La petite clochette en bronze trouvée en 2012 en Ardèche, dans un contexte stratigraphique certain entre XII et XIIIeme siècles, mesure 35 mm de hauteur pour un diamètre à la bouche de 28 mm. L’iconographie des chevaux ensonnaillés, l’environnement minier du site et la pratique traditionnelle permettent d’émettre l’hypothèse d’une clochette faisant partie d’un ensemble placé sur le collier d’un équidé : cheval, âne, mule, mulet. Aujourd’hui, cette petite clochette est parfois placée au bas d’une grelotière.
Nous ne révèlons pas l’emplacement exact du site
puisque les fouilles se poursuivent et que les pilleurs munis de détecteurs de métaux constituent un fléau permanent.

Les sonnailles de la forêt de la Hardt

Pendant plusieurs années, les sites de la forêt de la Hardt, en Alsace, ont été pillés au détecteur à métaux pour recueillir des objets de valeur.

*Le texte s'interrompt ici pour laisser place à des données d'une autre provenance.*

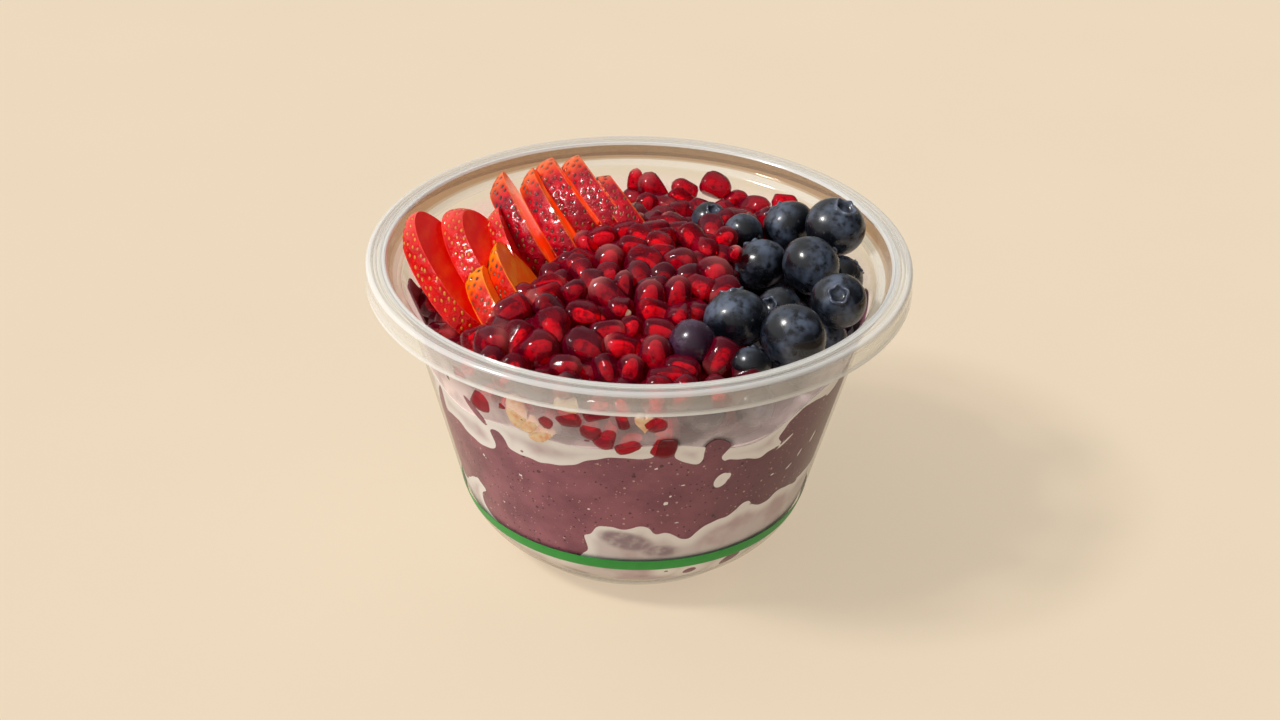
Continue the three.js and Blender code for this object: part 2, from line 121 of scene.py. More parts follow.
def make_piece(
    name: str,
    points: Any,
    faces: Faces,
    finishes: Sequence[bpy.types.Material],
    face_finish: Sequence[int] | None = None,
    marks: dict[str, Any] | None = None,
    sharp_over: float | None = None,
) -> bpy.types.Object:
    """Makes a smooth-shaded mesh object from points in millimetres.

    Args:
        name: The object's name.
        points: Rows of x, y and z in millimetres.
        faces: Point indices of each face.
        finishes: The materials, in slot order.
        face_finish: The slot of each face, or None for the first.
        marks: Named values, one for each point, that materials read.
        sharp_over: The angle in degrees past which an edge stays sharp.

    Returns:
        The new object at the origin.
    """
    mesh = bpy.data.meshes.new(name)
    mesh.from_pydata((np.asarray(points, float) * MM).tolist(), [], faces)
    for finish in finishes:
        mesh.materials.append(finish)
    mesh.polygons.foreach_set("use_smooth", [True] * len(mesh.polygons))
    if face_finish is not None:
        mesh.polygons.foreach_set("material_index", list(face_finish))
    for mark, values in (marks or {}).items():
        mesh.attributes.new(mark, "FLOAT", "POINT").data.foreach_set("value", np.asarray(values, float))
    if sharp_over is not None:
        mesh.set_sharp_from_angle(angle=math.radians(sharp_over))
    mesh.update()
    piece = bpy.data.objects.new(name, mesh)
    bpy.context.scene.collection.objects.link(piece)
    return piece


def fix_to_bowl(piece: bpy.types.Object, slot: str, *nodes: str) -> None:
    """Makes a piece ride on the bowl, and stand for CAD nodes.

    Args:
        piece: The finished piece.
        slot: The name of a material slot; not used.
        nodes: The CAD nodes that it replaces, if any.
    """
    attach(piece, BODY)
    if nodes:
        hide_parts(*nodes)
    log.info("%s: %d faces", piece.name, len(piece.data.polygons))


def settle(piece: bpy.types.Object, modifier: bpy.types.Modifier) -> None:
    """Gives a piece the plain mesh that its modifier makes, under the old mesh's name."""
    graph = bpy.context.evaluated_depsgraph_get()
    result = bpy.data.meshes.new_from_object(piece.evaluated_get(graph))
    piece.modifiers.remove(modifier)
    old = piece.data
    name = old.name
    piece.data = result
    bpy.data.meshes.remove(old)
    result.name = name


def lathed(profile: Profile, segments: int) -> tuple[np.ndarray, Faces]:
    """Turns a profile whose two ends lie on the axis into a closed shell.

    Args:
        profile: Radius and height of each point, outside first.
        segments: The number of steps round the axis.

    Returns:
        The points and the faces.
    """
    inner = np.asarray(profile[1:-1], float)
    rings = ovals(inner[:, 0], inner[:, 1], round_steps(segments))
    return tube([0, 0, profile[0][1]], rings, [0, 0, profile[-1][1]])


def ovals(
    reach: np.ndarray, height: np.ndarray, angles: np.ndarray, wide: float = 1.0, deep: float = 1.0,
) -> np.ndarray:
    """Returns a ring of points for each reach and height, so much as wide and so much as deep."""
    return np.stack([
        reach[:, None] * np.cos(angles) * wide, reach[:, None] * np.sin(angles) * deep,
        np.repeat(height[:, None], len(angles), 1),
    ], -1)


def tube(first: Sequence[float], rings: np.ndarray, last: Sequence[float]) -> tuple[np.ndarray, Faces]:
    """Closes rings of points with a pole before and after them, and returns points and faces."""
    points = np.vstack([first, rings.reshape(-1, 3), last])
    return points, tube_faces(len(rings), rings.shape[1])


def tube_faces(rings: int, segments: int) -> Faces:
    """Lists the faces of closed rings between a first and a last pole."""
    faces: Faces = []
    last = 1 + rings * segments
    for j in range(segments):
        k = (j + 1) % segments
        faces.append((0, 1 + k, 1 + j))
        for i in range(rings - 1):
            a = 1 + i * segments
            b = a + segments
            faces.append((a + j, a + k, b + k, b + j))
        top = 1 + (rings - 1) * segments
        faces.append((last, top + j, top + k))
    return faces


class NodeGraph:
    """A node tree, put together by short calls."""

    def __init__(self, tree: bpy.types.NodeTree) -> None:
        """Works on this tree."""
        self.tree = tree

    def node(self, kind: str, inputs: dict[Any, Any], **settings: Any) -> bpy.types.Node:
        """Adds a node.

        Args:
            kind: The node type's name.
            inputs: Values or sockets for its inputs, by name or index.
            settings: The node's own settings.

        Returns:
            The node.
        """
        node = self.tree.nodes.new(kind)
        for key, value in settings.items():
            setattr(node, key, value)
        for key, value in inputs.items():
            if isinstance(value, Socket):
                self.tree.links.new(value, node.inputs[key])
            else:
                node.inputs[key].default_value = value
        return node

    def math(self, kind: str, first: Any, second: Any, third: Any = 0.0) -> Socket:
        """Adds a math node of two or three values."""
        return self.node("ShaderNodeMath", {0: first, 1: second, 2: third}, operation=kind).outputs[0]


class ShaderTree(NodeGraph):
    """A procedural material's nodes."""

    def __init__(self, name: str) -> None:
        """Starts an empty material of this name."""
        self.material = bpy.data.materials.new(name)
        self.material.use_nodes = True
        super().__init__(self.material.node_tree)
        self.tree.nodes.clear()
        self.output = self.tree.nodes.new("ShaderNodeOutputMaterial")
        self.place = self.tree.nodes.new("ShaderNodeTexCoord").outputs["Object"]

    def noise(self, size: float, detail: float = 3, stretch: Place | None = None) -> Socket:
        """Adds noise whose patches are about size millimetres wide, and returns its value."""
        place = self.place
        if stretch:
            place = self.node("ShaderNodeMapping", {"Vector": place, "Scale": stretch}).outputs["Vector"]
        inputs = {"Vector": place, "Scale": 1 / (size * MM), "Detail": detail}
        return self.node("ShaderNodeTexNoise", inputs).outputs["Fac"]

    def dots(self, spacing: float) -> tuple[Socket, Socket]:
        """Adds scattered dots, and returns the distance from each and a random value for each."""
        inputs = {"Vector": self.place, "Scale": 1 / (spacing * MM)}
        node = self.node("ShaderNodeTexVoronoi", inputs)
        parts = self.node("ShaderNodeSeparateColor", {"Color": node.outputs["Color"]})
        return node.outputs["Distance"], parts.outputs[0]

    def mark(self, name: str) -> Socket:
        """Reads a named value that the mesh carries."""
        return self.node("ShaderNodeAttribute", {}, attribute_name=name).outputs["Fac"]

    def ramp(self, source: Socket, low: float, high: float) -> Socket:
        """Eases a value from 0 at low to 1 at high."""
        inputs = {"Value": source, "From Min": low, "From Max": high}
        return self.node("ShaderNodeMapRange", inputs, interpolation_type="SMOOTHSTEP").outputs["Result"]

    def share(self, kind: str, first: Any, second: Any) -> Socket:
        """Adds a math node of two values, kept between 0 and 1."""
        return self.node("ShaderNodeMath", {0: first, 1: second}, operation=kind, use_clamp=True).outputs[0]

    def mix(self, share: Any, first: Any, second: Any) -> Socket:
        """Mixes two colours by a share."""
        return self.node("ShaderNodeMix", {0: share, 6: first, 7: second}, data_type="RGBA").outputs[2]

    def bump(self, height: Socket, depth: float, strength: float = 1.0) -> Socket:
        """Turns a height into a normal, for relief about depth millimetres deep."""
        inputs = {"Height": height, "Distance": depth * MM, "Strength": strength}
        return self.node("ShaderNodeBump", inputs).outputs["Normal"]

    def surface(self, **inputs: Any) -> Socket:
        """Adds a Principled shader; underscores in the names stand for spaces."""
        named = {key.replace("_", " "): value for key, value in inputs.items()}
        return self.node("ShaderNodeBsdfPrincipled", named).outputs["BSDF"]

    def clear(self, colour: Any) -> Socket:
        """Adds a Transparent shader."""
        return self.node("ShaderNodeBsdfTransparent", {"Color": colour}).outputs["BSDF"]

    def facing(self, blend: float) -> Socket:
        """Adds the gloss weight of a surface seen edge on."""
        return self.node("ShaderNodeLayerWeight", {"Blend": blend}).outputs["Facing"]

    def blend(self, share: Any, first: Any, second: Any) -> Socket:
        """Mixes two shaders by a share."""
        return self.node("ShaderNodeMixShader", {0: share, 1: first, 2: second}).outputs["Shader"]

    def finish(self, shader: Socket) -> bpy.types.Material:
        """Connects the shader and returns the material."""
        self.tree.links.new(shader, self.output.inputs["Surface"])
        return self.material


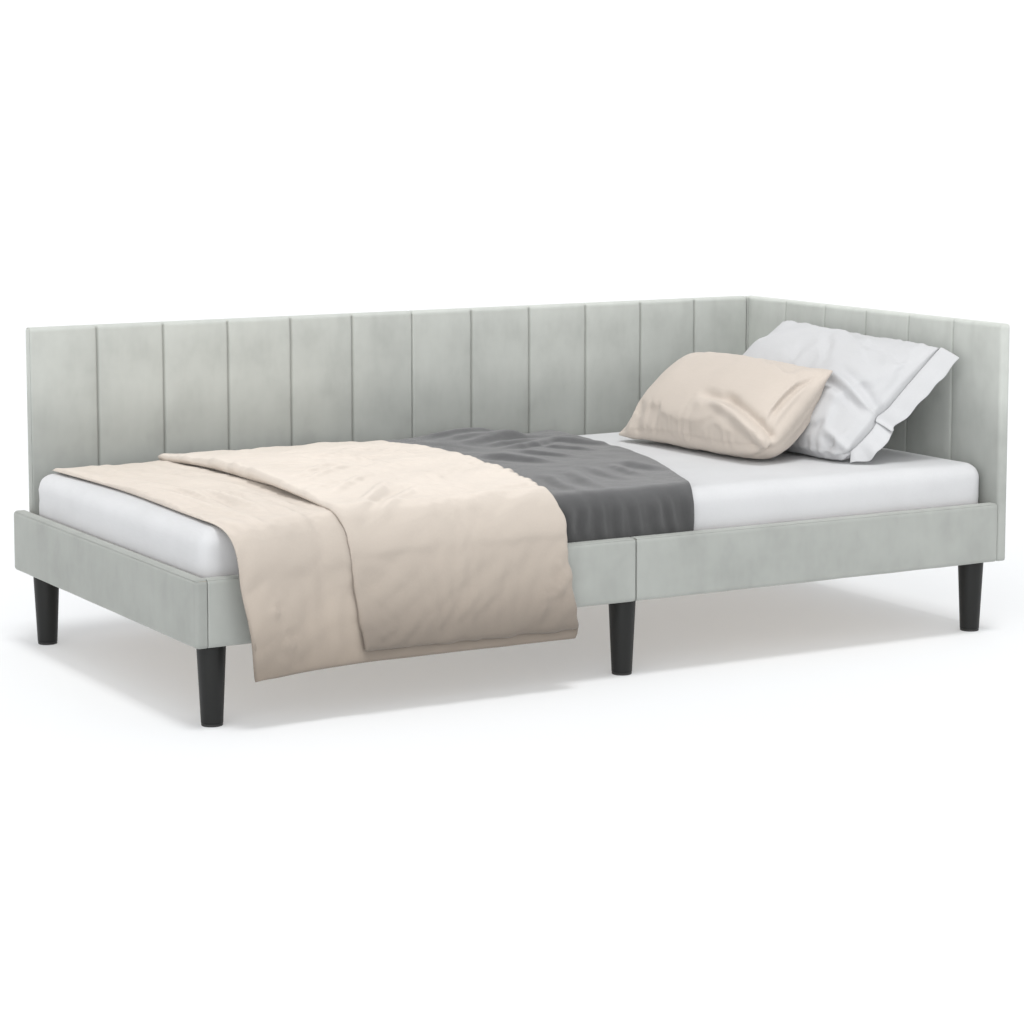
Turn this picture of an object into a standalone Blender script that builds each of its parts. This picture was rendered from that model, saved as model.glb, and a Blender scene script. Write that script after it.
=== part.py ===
"""An L-shaped upholstered daybed, made up with its bedding.

Row frame, in metres: +X towards the head end, +Y towards the back, +Z up. The origin is on the floor, under
the middle of the whole object's box. Four rails and panels, padded and covered in velvet, stand on six screwed
legs; slats carry the mattress, and the bedding lies on it, each piece in its own body that lifts off.
"""
import math

import bmesh
import bpy
from mathutils import Matrix, Vector

# Driving sizes of the frame
INSIDE_LENGTH = 2.000
INSIDE_DEPTH = 1.000
THICKNESS = 0.025          # of every padded rail and panel
HEIGHT = 0.725             # floor to the top of the back and end panels
RAIL_TOP = 0.306
UNDERSIDE = 0.168          # bottom of every rail and panel, and the top of the legs
BACK_SLOT = 0.014          # open slot between the foot rail and the left half of the back
OVERHANG = 0.050           # how far the duvet hangs out in front of the front rail
GAP = 0.0003               # left between pieces that touch

# Faces that follow from them
FRONT = OVERHANG - (OVERHANG + INSIDE_DEPTH + 2 * THICKNESS) / 2
INNER_FRONT = FRONT + THICKNESS
INNER_BACK = INNER_FRONT + INSIDE_DEPTH
BACK = INNER_BACK + THICKNESS
INNER_FOOT = -INSIDE_LENGTH / 2
INNER_HEAD = INSIDE_LENGTH / 2
HALF = INSIDE_LENGTH / 2 - GAP
FULL_DEPTH = INSIDE_DEPTH + 2 * THICKNESS

# Layers of a padded panel, measured from its open rear side
SKIN = 0.0025              # velvet wall round the four edges
LINING_T = 0.0008
PANEL_BOARD_T = 0.010
PANEL_PAD = 0.0184         # where the velvet's own padding starts
RAIL_BOARD_T = 0.016
CHANNELS = 6               # vertical channels on each half of the back, and on the end panel
CHANNEL_STEPS = 6
GROOVE = 0.004
EDGE_RADIUS = 0.009
EDGE_STEPS = 4

# Legs, brackets and the slatted base
LEG_INSET = 0.057          # leg's axis, in from the front rail's and end panel's outer faces
LEG_TOP_R = 0.030
LEG_FOOT_R = 0.0225
GLIDE_H = 0.005
STUD_R = 0.004
STUD_L = 0.022
ROUND_SIDES = 24
PLATE_T = 0.003
PLATE = 0.088
FLANGE_H = 0.034
LEDGE_W = 0.025
LEDGE_BOTTOM = 0.178
LEDGE_TOP = 0.208
SLATS = 11
SLAT_PITCH = 0.174
SLAT_W = 0.075
SLAT_T = 0.012
CROSSBAR_W = 0.040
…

Les cloches n’intéressaient pas les pilleurs. Heureusement, un collectionneur a récupéré quelques 200 sonnailles romaines et médiévales. En 2013, le groupe de recherche APEMUTAM, grâce à l’attribution d’une subvention obtenue par l’intervention de Didier Rambaud, conseiller général de l’Isère, a pu acquérir ces cloches pour la somme raisonnable de 400 euros. Ces objets ont perdu leur histoire comme tout artefact sorti hors contexte. Néanmoins, nous allons tenter de les comparer aux autres sonnailles conservées dans les musées, exposées ou en réserve. Leur étude prendra plusieurs années : elle figurera progressivement dans ces pages. Une sonnaille parfaitement identique à celle de Charavines, mais de taille supérieure figure dans ce lot.

Synthèse provisoire

Les quelques sonnailles découvertes incitent à penser que la forme des cloches méditerranéennes actuelles puise son origine au Moyen Age. Celle de Lazer est incontestablement un clavelas, celle de Charavines un picon (petit clavelas). La série de Rougiers s’avère plus complexe : à côté des cloches régionales, proches des clavelas et clapettes, figurent des formes rondes actuellement connues dans les Alpes françaises et italiennes. Peut-être ont-elles été échangées lors des transhumances ?

De récentes publications et découvertes permettront d’approfondir la compréhension des sonnailles médiévales : Andone, Blois, Altimiris en Catalogne et Neuilly-en-Thelle (Oise) conservées au musée de Senlis.